### DATA EXTRACT
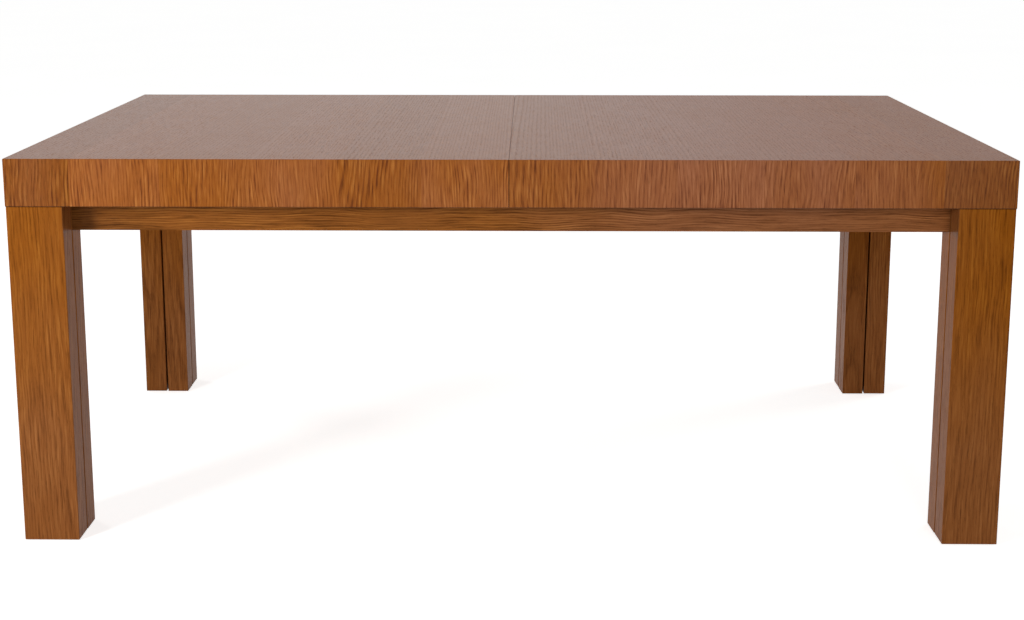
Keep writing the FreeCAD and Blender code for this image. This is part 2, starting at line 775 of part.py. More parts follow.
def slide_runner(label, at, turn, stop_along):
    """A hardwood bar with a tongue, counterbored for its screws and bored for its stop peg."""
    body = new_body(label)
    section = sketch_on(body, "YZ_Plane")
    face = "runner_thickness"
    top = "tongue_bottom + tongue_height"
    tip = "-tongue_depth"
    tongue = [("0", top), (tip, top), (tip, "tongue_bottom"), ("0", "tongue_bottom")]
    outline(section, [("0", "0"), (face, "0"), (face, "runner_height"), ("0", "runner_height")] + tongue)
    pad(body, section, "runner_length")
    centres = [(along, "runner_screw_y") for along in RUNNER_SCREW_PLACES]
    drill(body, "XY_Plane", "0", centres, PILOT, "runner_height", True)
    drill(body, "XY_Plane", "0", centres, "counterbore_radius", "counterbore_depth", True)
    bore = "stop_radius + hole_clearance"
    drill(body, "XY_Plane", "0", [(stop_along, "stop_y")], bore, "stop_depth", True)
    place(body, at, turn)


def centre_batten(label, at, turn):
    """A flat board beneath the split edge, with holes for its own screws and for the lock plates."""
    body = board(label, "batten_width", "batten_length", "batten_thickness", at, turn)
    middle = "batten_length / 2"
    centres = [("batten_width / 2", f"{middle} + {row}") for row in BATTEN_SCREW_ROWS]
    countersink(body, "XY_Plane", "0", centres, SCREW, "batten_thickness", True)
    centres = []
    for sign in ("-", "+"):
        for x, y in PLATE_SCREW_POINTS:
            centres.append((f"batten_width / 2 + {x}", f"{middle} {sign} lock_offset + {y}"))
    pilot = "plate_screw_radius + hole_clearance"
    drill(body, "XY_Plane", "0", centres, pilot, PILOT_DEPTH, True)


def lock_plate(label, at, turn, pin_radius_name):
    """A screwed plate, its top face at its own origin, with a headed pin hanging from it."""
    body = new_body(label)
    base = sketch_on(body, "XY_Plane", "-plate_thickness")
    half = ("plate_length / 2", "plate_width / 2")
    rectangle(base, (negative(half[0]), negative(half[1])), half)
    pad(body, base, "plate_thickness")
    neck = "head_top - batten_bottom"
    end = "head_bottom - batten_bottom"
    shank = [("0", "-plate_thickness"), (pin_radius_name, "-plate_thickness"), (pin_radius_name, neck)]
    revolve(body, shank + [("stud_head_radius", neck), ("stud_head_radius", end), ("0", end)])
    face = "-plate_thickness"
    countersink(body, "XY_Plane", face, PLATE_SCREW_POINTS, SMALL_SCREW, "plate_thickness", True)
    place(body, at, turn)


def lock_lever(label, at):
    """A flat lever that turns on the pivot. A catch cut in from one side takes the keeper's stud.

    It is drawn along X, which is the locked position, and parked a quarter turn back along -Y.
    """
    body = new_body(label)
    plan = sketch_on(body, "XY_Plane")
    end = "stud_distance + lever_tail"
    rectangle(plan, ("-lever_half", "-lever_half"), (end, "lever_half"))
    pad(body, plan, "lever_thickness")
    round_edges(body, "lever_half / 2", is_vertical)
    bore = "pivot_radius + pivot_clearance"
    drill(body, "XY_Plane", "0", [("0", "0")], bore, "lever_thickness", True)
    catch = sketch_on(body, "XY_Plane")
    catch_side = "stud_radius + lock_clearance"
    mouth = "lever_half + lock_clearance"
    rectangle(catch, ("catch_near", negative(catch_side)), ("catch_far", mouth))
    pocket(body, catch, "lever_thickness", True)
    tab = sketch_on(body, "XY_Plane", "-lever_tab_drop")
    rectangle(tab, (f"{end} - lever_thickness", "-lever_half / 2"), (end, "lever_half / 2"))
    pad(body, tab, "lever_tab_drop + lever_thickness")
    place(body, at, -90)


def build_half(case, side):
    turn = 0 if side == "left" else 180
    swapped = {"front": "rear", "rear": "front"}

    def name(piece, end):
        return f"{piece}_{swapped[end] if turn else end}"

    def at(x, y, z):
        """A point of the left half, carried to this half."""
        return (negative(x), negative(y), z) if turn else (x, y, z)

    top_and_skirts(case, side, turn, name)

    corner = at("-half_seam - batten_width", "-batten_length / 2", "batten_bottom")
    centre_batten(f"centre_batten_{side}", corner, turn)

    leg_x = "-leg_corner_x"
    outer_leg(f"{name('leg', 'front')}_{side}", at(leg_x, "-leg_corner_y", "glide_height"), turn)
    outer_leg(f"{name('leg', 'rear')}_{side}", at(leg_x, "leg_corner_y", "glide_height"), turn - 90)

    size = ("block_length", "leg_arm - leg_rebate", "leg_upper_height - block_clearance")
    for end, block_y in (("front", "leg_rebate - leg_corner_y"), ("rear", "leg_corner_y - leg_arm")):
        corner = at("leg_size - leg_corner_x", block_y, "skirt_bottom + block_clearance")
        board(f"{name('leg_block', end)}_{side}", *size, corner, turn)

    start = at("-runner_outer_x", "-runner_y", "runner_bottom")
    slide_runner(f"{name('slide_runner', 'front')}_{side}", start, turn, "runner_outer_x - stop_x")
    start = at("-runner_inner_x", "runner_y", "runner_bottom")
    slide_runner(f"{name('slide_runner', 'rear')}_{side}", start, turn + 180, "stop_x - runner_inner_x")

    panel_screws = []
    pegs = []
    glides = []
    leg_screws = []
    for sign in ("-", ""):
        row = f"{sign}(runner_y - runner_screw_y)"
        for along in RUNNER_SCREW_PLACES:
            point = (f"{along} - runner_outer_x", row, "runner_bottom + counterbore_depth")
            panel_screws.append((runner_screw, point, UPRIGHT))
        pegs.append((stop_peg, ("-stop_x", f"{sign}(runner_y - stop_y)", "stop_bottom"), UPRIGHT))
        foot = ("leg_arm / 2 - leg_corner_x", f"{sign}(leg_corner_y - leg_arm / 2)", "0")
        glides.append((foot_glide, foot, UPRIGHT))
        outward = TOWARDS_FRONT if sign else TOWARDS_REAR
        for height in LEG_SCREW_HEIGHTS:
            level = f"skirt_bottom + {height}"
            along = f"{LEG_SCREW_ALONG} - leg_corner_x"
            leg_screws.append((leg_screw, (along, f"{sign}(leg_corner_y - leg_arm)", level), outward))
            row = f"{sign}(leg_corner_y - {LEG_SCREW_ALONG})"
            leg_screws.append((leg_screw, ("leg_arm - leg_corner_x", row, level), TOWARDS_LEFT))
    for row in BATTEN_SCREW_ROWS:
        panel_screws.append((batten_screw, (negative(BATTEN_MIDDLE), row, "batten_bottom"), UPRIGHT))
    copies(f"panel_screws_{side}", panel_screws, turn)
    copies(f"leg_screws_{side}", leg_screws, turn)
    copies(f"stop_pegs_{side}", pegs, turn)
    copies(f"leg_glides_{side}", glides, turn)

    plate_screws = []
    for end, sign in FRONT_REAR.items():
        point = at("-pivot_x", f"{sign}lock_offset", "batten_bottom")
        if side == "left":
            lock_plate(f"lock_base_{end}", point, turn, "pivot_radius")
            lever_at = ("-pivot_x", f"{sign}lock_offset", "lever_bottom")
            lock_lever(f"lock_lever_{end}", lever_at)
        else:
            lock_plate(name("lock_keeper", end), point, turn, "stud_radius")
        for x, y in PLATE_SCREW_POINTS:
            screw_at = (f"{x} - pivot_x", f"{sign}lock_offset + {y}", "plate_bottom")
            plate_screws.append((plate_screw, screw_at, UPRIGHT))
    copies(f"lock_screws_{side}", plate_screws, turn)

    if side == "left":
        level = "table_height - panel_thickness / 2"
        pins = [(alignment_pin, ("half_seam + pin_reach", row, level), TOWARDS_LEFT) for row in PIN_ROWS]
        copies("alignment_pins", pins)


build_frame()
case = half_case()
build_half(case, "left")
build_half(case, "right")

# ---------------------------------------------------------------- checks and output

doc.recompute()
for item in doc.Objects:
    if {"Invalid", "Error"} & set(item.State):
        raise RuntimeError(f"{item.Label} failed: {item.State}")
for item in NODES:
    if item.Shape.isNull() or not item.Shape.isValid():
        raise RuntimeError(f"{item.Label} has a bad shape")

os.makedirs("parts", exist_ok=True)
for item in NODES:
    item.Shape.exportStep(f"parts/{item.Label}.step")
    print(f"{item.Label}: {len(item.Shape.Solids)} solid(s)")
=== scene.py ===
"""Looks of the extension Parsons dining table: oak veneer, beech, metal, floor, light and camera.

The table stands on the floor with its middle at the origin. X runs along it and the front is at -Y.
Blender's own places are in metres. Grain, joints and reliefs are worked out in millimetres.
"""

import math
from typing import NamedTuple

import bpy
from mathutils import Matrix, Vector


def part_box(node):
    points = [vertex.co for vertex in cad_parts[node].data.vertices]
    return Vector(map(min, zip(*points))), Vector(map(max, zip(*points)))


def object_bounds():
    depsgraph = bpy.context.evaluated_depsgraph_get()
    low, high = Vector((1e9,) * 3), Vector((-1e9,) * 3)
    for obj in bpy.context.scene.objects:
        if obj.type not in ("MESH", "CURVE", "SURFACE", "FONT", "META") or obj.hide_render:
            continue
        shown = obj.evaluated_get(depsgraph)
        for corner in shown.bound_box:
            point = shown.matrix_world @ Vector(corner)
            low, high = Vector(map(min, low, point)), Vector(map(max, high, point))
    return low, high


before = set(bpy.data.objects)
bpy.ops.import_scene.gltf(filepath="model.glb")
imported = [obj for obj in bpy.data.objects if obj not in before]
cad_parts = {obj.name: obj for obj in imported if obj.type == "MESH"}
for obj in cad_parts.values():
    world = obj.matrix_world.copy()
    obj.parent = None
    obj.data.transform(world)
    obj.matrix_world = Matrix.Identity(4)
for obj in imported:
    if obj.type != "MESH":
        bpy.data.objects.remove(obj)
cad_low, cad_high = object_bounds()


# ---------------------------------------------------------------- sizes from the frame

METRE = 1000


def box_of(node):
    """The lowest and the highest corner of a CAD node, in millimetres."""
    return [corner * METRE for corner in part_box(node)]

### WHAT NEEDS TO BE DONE
Take the line that contains "build_frame()", the line that contains "cad_low, cad_high = object_bounds()", and all lines between, and give them again exactly; include no other line.

### SOLUTION BELOW
build_frame()
case = half_case()
build_half(case, "left")
build_half(case, "right")

# ---------------------------------------------------------------- checks and output

doc.recompute()
for item in doc.Objects:
    if {"Invalid", "Error"} & set(item.State):
        raise RuntimeError(f"{item.Label} failed: {item.State}")
for item in NODES:
    if item.Shape.isNull() or not item.Shape.isValid():
        raise RuntimeError(f"{item.Label} has a bad shape")

os.makedirs("parts", exist_ok=True)
for item in NODES:
    item.Shape.exportStep(f"parts/{item.Label}.step")
    print(f"{item.Label}: {len(item.Shape.Solids)} solid(s)")
=== scene.py ===
"""Looks of the extension Parsons dining table: oak veneer, beech, metal, floor, light and camera.

The table stands on the floor with its middle at the origin. X runs along it and the front is at -Y.
Blender's own places are in metres. Grain, joints and reliefs are worked out in millimetres.
"""

import math
from typing import NamedTuple

import bpy
from mathutils import Matrix, Vector


def part_box(node):
    points = [vertex.co for vertex in cad_parts[node].data.vertices]
    return Vector(map(min, zip(*points))), Vector(map(max, zip(*points)))


def object_bounds():
    depsgraph = bpy.context.evaluated_depsgraph_get()
    low, high = Vector((1e9,) * 3), Vector((-1e9,) * 3)
    for obj in bpy.context.scene.objects:
        if obj.type not in ("MESH", "CURVE", "SURFACE", "FONT", "META") or obj.hide_render:
            continue
        shown = obj.evaluated_get(depsgraph)
        for corner in shown.bound_box:
            point = shown.matrix_world @ Vector(corner)
            low, high = Vector(map(min, low, point)), Vector(map(max, high, point))
    return low, high


before = set(bpy.data.objects)
bpy.ops.import_scene.gltf(filepath="model.glb")
imported = [obj for obj in bpy.data.objects if obj not in before]
cad_parts = {obj.name: obj for obj in imported if obj.type == "MESH"}
for obj in cad_parts.values():
    world = obj.matrix_world.copy()
    obj.parent = None
    obj.data.transform(world)
    obj.matrix_world = Matrix.Identity(4)
for obj in imported:
    if obj.type != "MESH":
        bpy.data.objects.remove(obj)
cad_low, cad_high = object_bounds()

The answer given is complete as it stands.